-- Data provided --
------------------------------------

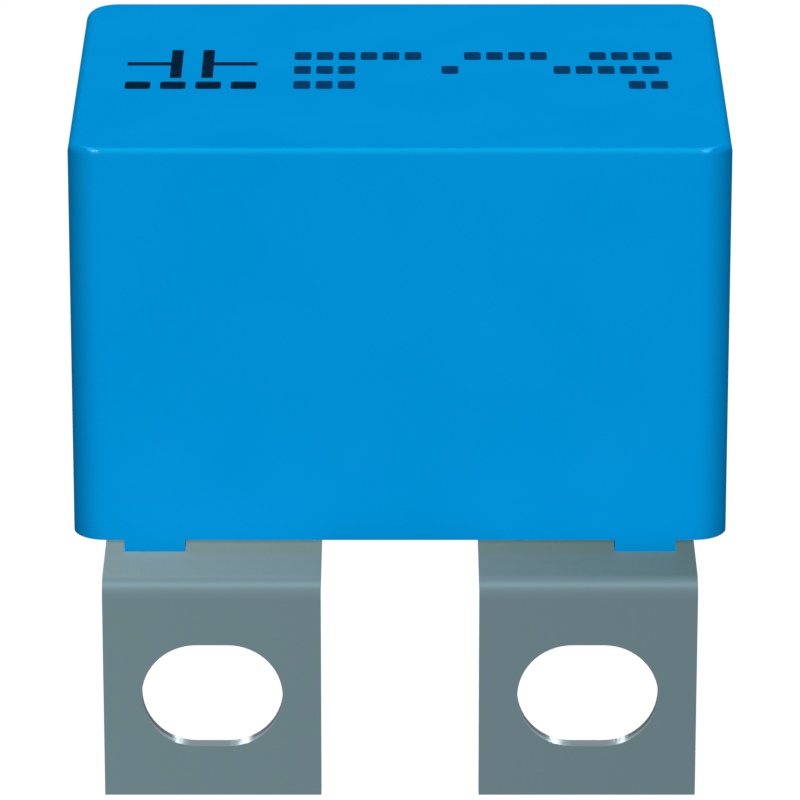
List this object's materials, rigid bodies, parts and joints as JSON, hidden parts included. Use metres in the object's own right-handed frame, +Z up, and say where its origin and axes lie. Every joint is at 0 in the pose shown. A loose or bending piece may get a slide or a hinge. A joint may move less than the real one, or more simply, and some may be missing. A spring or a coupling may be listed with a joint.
{
  "type": "film capacitor",
  "caption": "Box film capacitor: a resin-filled moulded case on two folded strap terminals, slotted to be screwed flat onto a busbar or power module.",
  "frame": {"origin": "midway between the two strap slots, on the straps' seating faces", "axes": "+X along the case, +Z up to the case's roof, -Y out of the seating faces"},
  "size_m": [0.042, 0.0369, 0.042],
  "materials": {
    "case_plastic": "satin",
    "resin": "satin",
    "film": "satin",
    "sprayed_metal": "matte",
    "solder": "satin",
    "tinned_copper": "satin"
  },
  "bodies": {
    "root": {"case": "case_plastic", "potting_resin": "resin", "film_winding": "film", "end_contact_left": "sprayed_metal", "end_contact_right": "sprayed_metal", "solder_joint_left": "solder", "solder_joint_right": "solder", "strap_terminal_left": "tinned_copper", "strap_terminal_right": "tinned_copper"}
  },
  "joints": []
}
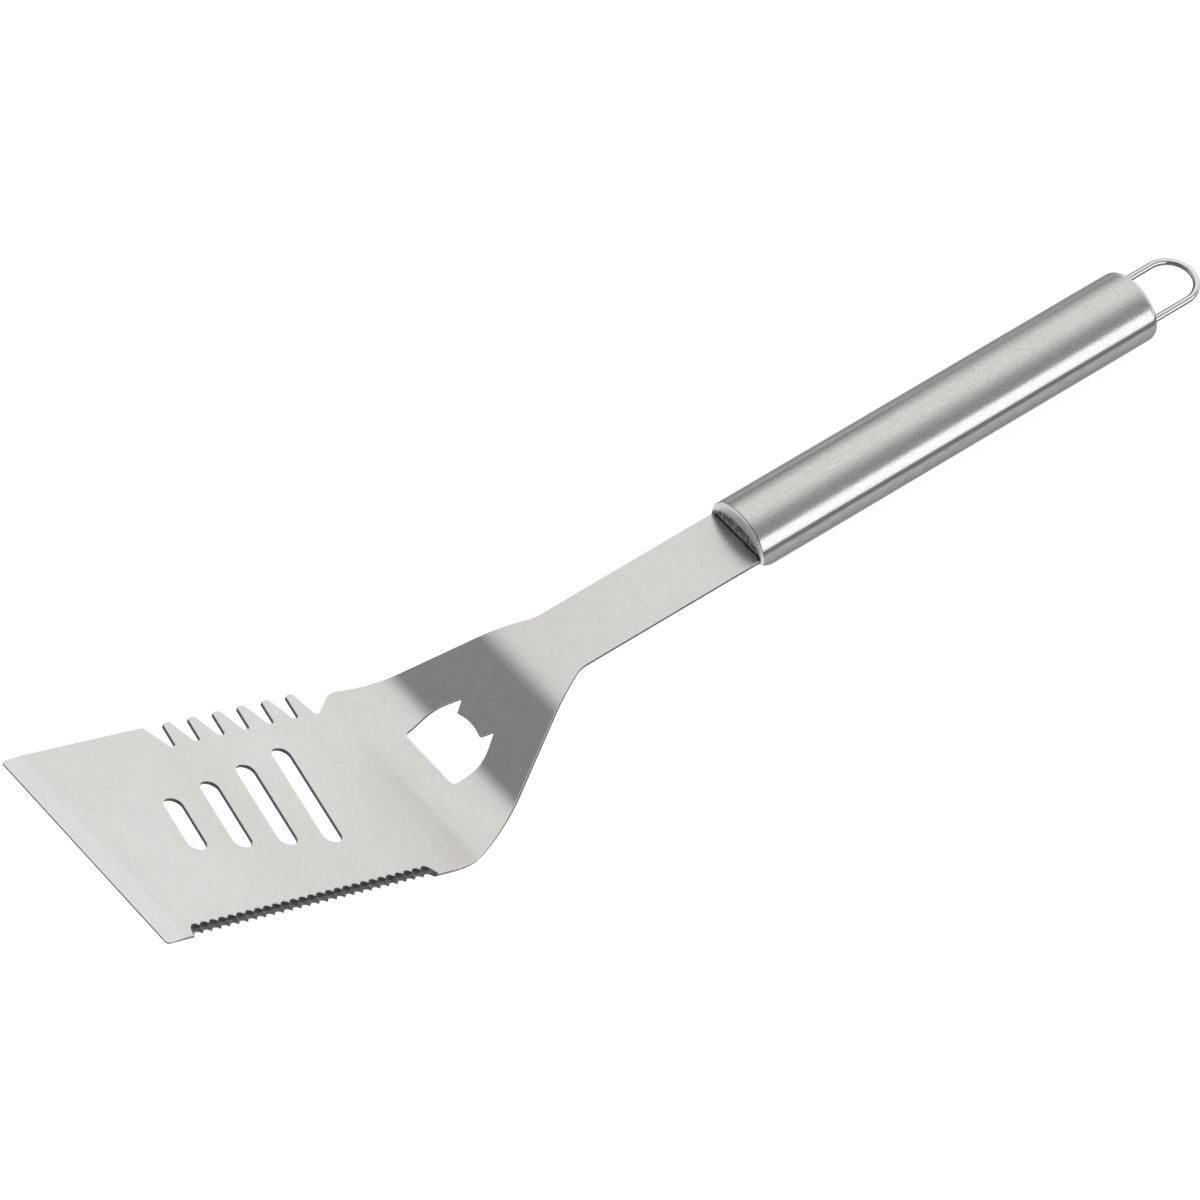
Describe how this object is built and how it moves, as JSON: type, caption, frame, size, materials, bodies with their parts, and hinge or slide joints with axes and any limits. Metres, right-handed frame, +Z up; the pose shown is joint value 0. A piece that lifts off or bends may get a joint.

------------------------------------

-- Challenge --
Identify every line where the string "type" appears.

-- Task output --
  "type": "film capacitor",
Describe how this object is built and how it moves, as JSON: type, caption, frame, size, materials, bodies with their parts, and hinge or slide joints with axes and any limits. Metres, right-handed frame, +Z up; the pose shown is joint value 0. A piece that lifts off or bends may get a joint.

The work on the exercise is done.